Bill shrugged. “Maybe go for her loved ones first. Some vindictive payback. Who knows?”
“We’ve got to find out before he comes back for Dolly, or for Jane.”
“Imagine the mission she’ll be on,” Bill said. “And Emily, that ‘Thou Shalt Not Steal’
business. Think that’s some kind of cover-up, a distraction?”
I shook my head. Who knew anything in this upside-down,
Alice in Wonderland
world we’d been drawn into?
As he was leaving, Bill leaned over to kiss my cheek in a not-so-brotherly way I almost didn’t notice.
When, three hours later, Lucky asked Dolly and me to come over to the station while techs finished up at the house, Dolly put her head down and gave a single deep sigh. She was giving Jane a bottle, leaning protectively over her baby, looking down into the perplexed brown eyes looking back hard at her. She nodded.

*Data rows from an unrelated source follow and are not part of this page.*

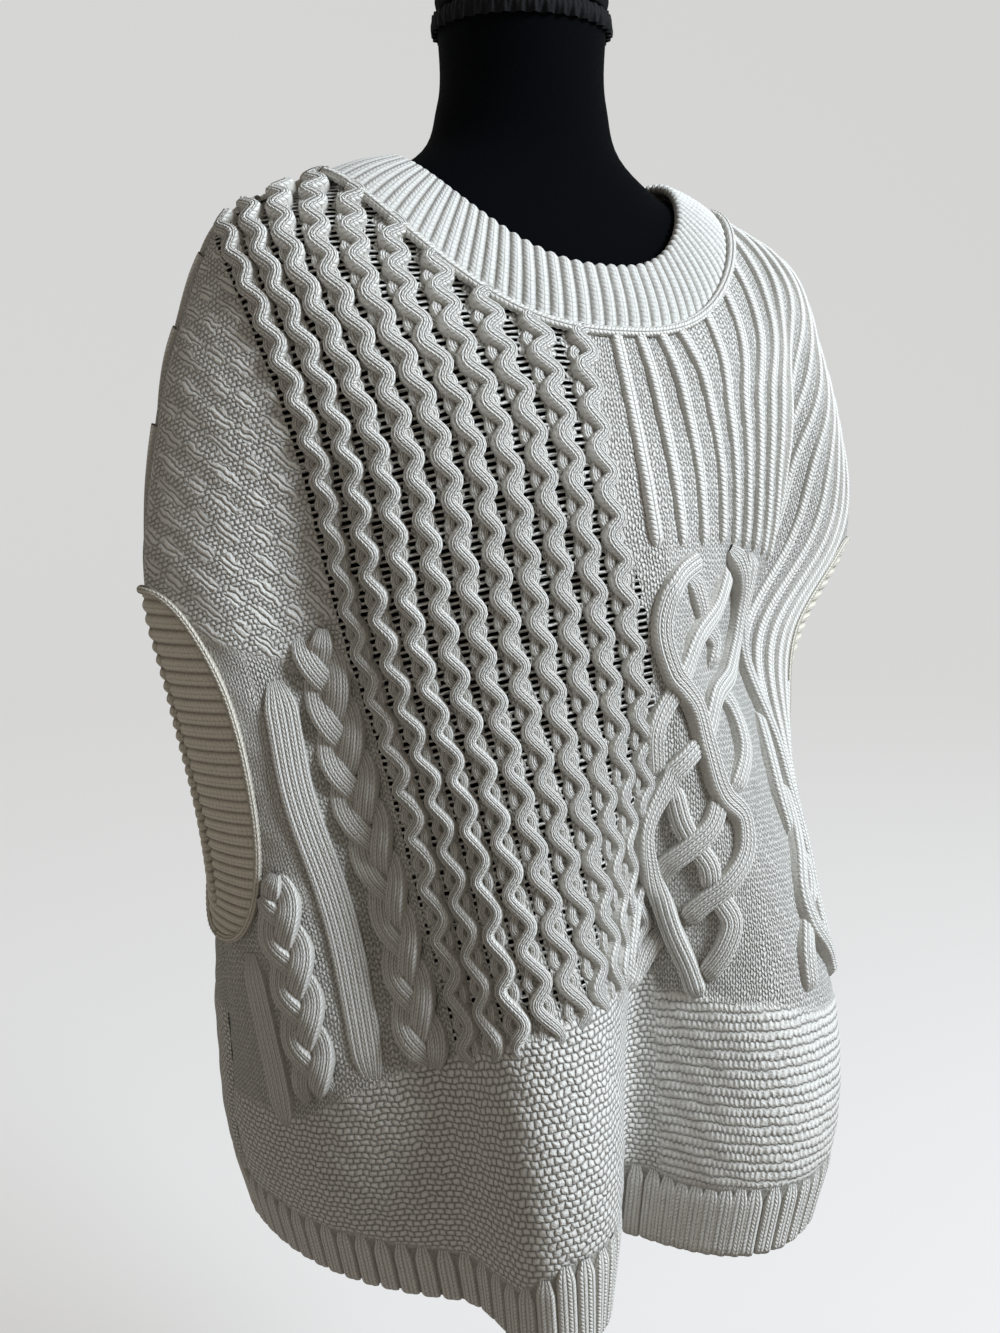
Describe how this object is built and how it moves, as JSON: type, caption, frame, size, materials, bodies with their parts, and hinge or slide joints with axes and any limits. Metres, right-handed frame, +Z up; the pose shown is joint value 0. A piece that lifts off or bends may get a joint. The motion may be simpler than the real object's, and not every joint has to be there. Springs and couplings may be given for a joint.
{
  "type": "knitted poncho sweater on a dress form",
  "caption": "Wide sleeveless knitted poncho sweater with cables, ribs and moss stitch, a round ribbed collar and ribbed armholes, worn by a limbless dress form on a round-based stand.",
  "frame": {"origin": "centre of the underside of the stand's round base", "axes": "+Z up along the pole to the neck, the wearer faces -Y, +X to the wearer's left"},
  "size_m": [0.586, 0.4036, 1.3],
  "materials": {
    "front_knit": "ivory chunky cotton-blend knit, matte, slightly fuzzy",
    "back_knit": "ivory chunky cotton-blend knit, matte, slightly fuzzy",
    "collar_rib": "ivory one-by-one rib, matte",
    "armband_right_rib": "cream rib, matte",
    "armband_left_rib": "cream rib, matte",
    "form_jersey": "black matte stretch jersey over a firm body",
    "cap_cloth": "black matte jersey",
    "trim_lace": "black gathered lace",
    "pole_steel": "black satin",
    "base_steel": "black satin"
  },
  "bodies": {
    "root": {"front": "front_knit", "back": "back_knit", "collar": "collar_rib", "armband_right": "armband_right_rib", "armband_left": "armband_left_rib", "dress_form": "form_jersey", "neck_cap": "cap_cloth", "neck_trim": "trim_lace", "stand_pole": "pole_steel", "stand_base": "base_steel"}
  },
  "joints": []
}
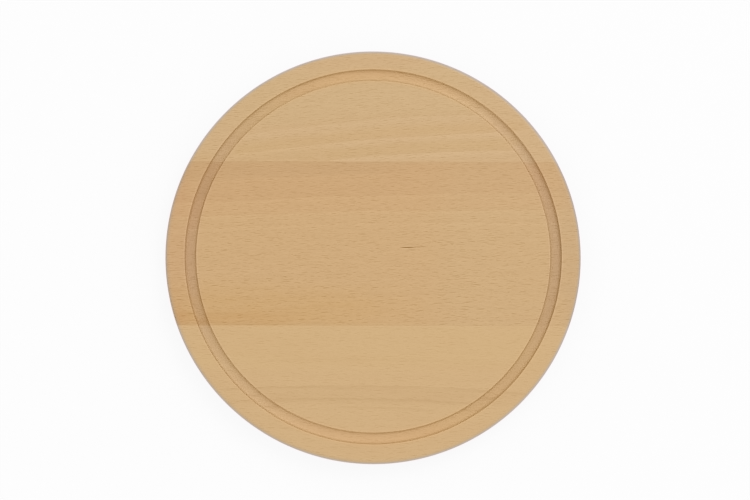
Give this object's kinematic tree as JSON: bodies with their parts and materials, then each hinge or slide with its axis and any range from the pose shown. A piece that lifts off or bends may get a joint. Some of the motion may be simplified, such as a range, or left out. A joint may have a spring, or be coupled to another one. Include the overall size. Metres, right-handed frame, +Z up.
{
  "type": "round cutting board",
  "caption": "Round beech cutting board of edge-glued staves, with a juice groove cut round its flat top inside the rounded rim.",
  "frame": {"origin": "centre of the flat underside, on the surface that the board lies on", "axes": "+Z up through the thickness to the cutting surface, +X along the grain and the glue joints, +Y across the grain to the narrowest stave"},
  "size_m": [0.3, 0.3, 0.018],
  "materials": {
    "pale_beech": "satin",
    "rosy_beech": "satin",
    "dried_glue": "satin"
  },
  "bodies": {
    "root": {"back_stave": "pale_beech", "middle_stave": "rosy_beech", "front_stave": "pale_beech", "back_glue_line": "dried_glue", "front_glue_line": "dried_glue"}
  },
  "joints": []
}
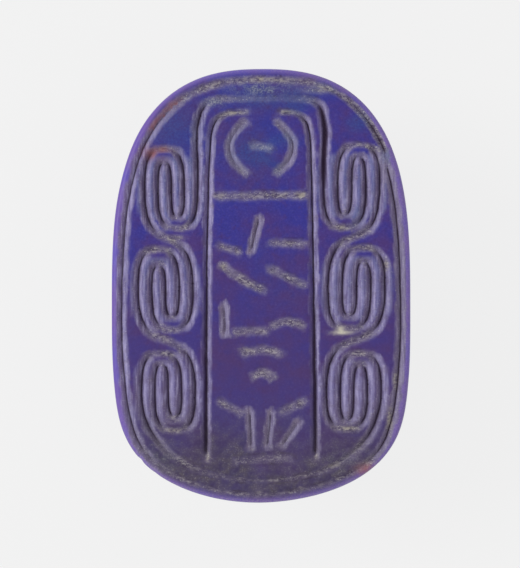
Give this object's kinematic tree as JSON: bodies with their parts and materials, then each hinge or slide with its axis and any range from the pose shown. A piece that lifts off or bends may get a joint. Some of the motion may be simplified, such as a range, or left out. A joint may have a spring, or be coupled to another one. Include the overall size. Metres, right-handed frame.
{
  "type": "scarab amulet",
  "caption": "Beetle-shaped blue stone amulet, pierced lengthwise, with a flat oval base engraved with a spiral scroll border around a column of strokes.",
  "frame": {"origin": "centre of the bounding box at its lowest face: the plane of the small flat on the back that the amulet lies on", "axes": "+Z out of the engraved base face, +Y towards the beetle's head end, +X to the right of the base face as seen from above"},
  "size_m": [0.0138, 0.02, 0.0088],
  "materials": {
    "lapis_lazuli": "polished dark violet-blue stone, with matt grey-lavender cut lines and traces of pale soil in them"
  },
  "bodies": {
    "root": {"scarab": "lapis_lazuli"}
  },
  "joints": []
}
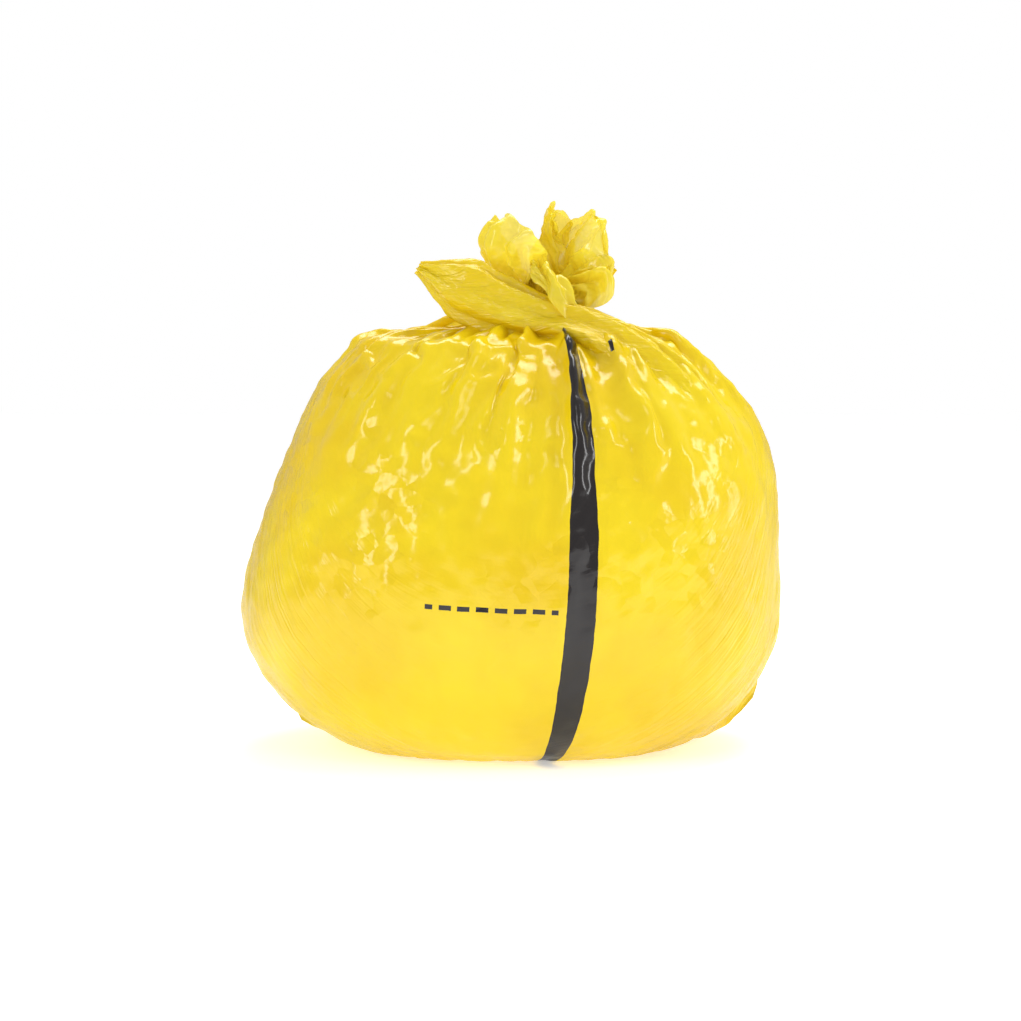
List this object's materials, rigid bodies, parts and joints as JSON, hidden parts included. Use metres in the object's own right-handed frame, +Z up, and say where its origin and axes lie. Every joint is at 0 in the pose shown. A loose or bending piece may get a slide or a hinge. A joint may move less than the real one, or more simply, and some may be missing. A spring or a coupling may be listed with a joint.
{
  "type": "clinical waste bag",
  "caption": "Filled and knotted yellow plastic waste bag: a slumped pear-shaped sack with soft bottom corners, a dark stripe down its front and its own gathered mouth as the knot.",
  "frame": {"origin": "on the floor, at the middle of the bag's width and depth", "axes": "+Z up, +X to the right as one looks at the front, and -Y out of the front, which carries the printed stripe"},
  "size_m": [0.5009, 0.4, 0.497],
  "materials": {
    "film": "glossy, slightly translucent crinkled polythene film with a black printed stripe"
  },
  "bodies": {
    "root": {"film_bag": "film"}
  },
  "joints": []
}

I started to lay out plans for after we talked to Lucky. I was telling her that there would be no going back into that tall, plain house—maybe ever.
“Anything we need for Jane we can pick up on the way out to my house,” I said, and was about to add that I needed a few groceries and hoped it would be all right . . . when one of the techs came to the door of the house and called Lucky back to him.
We watched as Lucky cut across the grass, then up the steep front steps, broad back hunched. The tech walked out to the porch to meet him, handing him something that looked like a small plastic bag. The two of them talked for a couple of minutes. Lucky nodded, hurried back down the steps, and over to the car. Whatever he held in his hand, he’d palmed so only the clear plastic edges of the bag showed around his fingers.
“Found something, Dolly.” He leaned in. “I don’t know . . . Think you gotta take a look.”
He held out his hand. Whatever was in the bag wasn’t large. It lay under his thumb so it was difficult to see.
Dolly took the bag, holding it up toward the sun. She squinted to make out what was at the bottom.
She shook her head slowly, beyond comprehending anything. “What is it?” she asked Lucky.
“Look again,” he said, as if reluctant to name what she was seeing.
I leaned in, peering over her shoulder.
Dolly shook her head. “I don’t get . . .”
“A black jellybean, Dolly,” Lucky almost whispered. “They found it on the floor of the nursery. Just that one black jellybean.”